The Conference Board’s Statement on Q2 GDP
US GDP shows largest economic contraction in 75 years, with only limited recovery in sights
Commentary by Erik Lundh, Senior Economist, The Conference Board
US Real Gross Domestic Product contracted by 32.9% (annualized) during the second quarter of 2020, after already shrinking 5% in Q1. The US economy has not seen an economic contraction of this magnitude since at least 1945, when the country demobilized following World War II. Today’s initial estimate from the Bureau of Economic Analysis (BEA) means that the economy shrank nearly 10% between April and June, a period that encapsulated the worst of the COVID-19 pandemic and lockdown, and the beginning of the reopening.

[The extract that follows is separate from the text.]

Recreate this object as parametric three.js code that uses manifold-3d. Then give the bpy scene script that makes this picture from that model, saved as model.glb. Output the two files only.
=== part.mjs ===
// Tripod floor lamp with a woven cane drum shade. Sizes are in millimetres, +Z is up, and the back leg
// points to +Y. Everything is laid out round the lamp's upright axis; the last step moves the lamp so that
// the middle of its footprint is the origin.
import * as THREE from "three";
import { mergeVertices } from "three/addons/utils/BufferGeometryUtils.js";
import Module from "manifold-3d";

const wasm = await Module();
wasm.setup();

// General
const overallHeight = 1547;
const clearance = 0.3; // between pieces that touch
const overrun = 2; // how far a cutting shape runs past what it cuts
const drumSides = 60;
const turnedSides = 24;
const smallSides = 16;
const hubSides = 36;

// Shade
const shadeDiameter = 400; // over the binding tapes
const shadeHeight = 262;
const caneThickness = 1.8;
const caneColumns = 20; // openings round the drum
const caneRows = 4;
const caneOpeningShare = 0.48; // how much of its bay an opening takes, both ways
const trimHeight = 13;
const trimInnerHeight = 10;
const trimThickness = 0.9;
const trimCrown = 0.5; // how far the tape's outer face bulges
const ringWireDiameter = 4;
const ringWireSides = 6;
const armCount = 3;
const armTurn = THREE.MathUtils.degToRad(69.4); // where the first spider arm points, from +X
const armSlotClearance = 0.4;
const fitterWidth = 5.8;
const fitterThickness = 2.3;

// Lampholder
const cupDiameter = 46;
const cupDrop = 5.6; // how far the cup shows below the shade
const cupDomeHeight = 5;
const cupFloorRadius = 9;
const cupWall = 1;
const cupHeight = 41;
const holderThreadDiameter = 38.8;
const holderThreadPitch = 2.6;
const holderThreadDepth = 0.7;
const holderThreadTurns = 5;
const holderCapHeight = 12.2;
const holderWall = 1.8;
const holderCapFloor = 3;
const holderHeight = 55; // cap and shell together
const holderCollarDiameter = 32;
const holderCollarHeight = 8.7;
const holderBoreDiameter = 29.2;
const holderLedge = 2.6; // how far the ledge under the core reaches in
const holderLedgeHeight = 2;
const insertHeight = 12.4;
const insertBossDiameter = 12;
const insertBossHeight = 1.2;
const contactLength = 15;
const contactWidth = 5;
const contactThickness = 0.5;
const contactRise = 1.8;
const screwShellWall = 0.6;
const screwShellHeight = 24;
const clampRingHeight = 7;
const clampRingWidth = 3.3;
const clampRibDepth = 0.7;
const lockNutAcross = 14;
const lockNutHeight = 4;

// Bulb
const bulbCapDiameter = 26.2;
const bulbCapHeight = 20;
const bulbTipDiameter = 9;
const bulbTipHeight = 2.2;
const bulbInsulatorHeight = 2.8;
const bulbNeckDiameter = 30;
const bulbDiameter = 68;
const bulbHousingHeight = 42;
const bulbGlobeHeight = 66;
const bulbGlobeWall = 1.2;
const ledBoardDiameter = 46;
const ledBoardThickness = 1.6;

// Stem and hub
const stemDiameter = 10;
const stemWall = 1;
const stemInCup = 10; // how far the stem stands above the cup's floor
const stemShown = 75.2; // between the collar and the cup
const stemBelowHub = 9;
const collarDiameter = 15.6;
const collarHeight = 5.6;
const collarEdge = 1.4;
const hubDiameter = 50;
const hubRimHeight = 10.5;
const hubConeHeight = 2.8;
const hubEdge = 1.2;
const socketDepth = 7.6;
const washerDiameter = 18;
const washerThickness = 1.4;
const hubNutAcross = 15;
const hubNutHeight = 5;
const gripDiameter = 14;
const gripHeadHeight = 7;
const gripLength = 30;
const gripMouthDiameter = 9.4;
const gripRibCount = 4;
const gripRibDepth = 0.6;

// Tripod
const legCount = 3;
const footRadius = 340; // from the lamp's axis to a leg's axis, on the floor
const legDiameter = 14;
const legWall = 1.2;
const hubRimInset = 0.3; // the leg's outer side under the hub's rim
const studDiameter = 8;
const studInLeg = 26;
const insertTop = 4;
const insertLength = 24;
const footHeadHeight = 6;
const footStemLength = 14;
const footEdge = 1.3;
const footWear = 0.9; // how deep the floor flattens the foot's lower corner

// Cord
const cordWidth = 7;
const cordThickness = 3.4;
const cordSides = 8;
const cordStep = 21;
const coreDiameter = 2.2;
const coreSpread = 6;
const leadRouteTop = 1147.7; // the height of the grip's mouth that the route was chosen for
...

According to the BEA, personal consumption expenditures growth fell to −34.6% in Q2, with the brunt of the pain hitting services (−43.5%). (Compared to −11.3% in goods). Meanwhile, investment contracted sharply, with non-residential investment growth dropping to −27.0% and residential investment growth to −38.7%. The hits to exports and imports largely cancelled each other out, resulting in no drag from net exports. Overall government spending rose 2.7%, with federal nondefense spending up 39.7%, helping to mitigate the pandemic’s overall damage to the economy.

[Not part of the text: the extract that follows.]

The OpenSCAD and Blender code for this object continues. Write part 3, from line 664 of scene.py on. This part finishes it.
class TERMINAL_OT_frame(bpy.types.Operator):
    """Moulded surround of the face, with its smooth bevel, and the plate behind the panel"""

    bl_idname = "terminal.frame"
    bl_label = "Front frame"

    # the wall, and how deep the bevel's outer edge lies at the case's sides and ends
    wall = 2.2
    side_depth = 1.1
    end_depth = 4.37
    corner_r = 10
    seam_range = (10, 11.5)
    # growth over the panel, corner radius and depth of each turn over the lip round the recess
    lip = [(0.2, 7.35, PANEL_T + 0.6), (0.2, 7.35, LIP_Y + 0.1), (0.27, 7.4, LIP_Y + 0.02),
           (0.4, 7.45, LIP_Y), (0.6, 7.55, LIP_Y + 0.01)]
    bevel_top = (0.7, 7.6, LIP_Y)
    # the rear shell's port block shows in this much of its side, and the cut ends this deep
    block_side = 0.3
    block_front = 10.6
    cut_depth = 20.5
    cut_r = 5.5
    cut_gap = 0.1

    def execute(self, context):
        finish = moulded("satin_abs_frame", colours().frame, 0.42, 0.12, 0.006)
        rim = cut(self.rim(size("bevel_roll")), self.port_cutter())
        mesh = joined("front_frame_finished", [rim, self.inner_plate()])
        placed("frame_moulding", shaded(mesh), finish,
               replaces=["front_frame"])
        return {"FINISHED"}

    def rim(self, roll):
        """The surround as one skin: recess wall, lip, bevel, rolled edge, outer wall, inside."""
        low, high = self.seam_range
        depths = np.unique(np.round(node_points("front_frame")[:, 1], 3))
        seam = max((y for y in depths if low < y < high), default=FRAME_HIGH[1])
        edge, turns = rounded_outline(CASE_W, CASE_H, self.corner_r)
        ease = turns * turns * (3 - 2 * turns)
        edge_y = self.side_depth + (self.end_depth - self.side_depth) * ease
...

Looking ahead, given the rapid spread of the virus over the summer and the impact it has had on many states, it is not clear that economic activity will significantly improve from June/July levels. We anticipate some recovery in the second half of 2020, but do not expect the economy to reach pre–COVID-19 output levels until 2021 at the earliest. The Conference Board presently has three distinct scenarios for US economic growth in 2020, ranging from a “swoosh”-shaped fall recovery scenario (yielding annual GDP growth of −6.4%) to a more daunting “W”-shaped scenario (yielding annual GDP growth of −7.2%).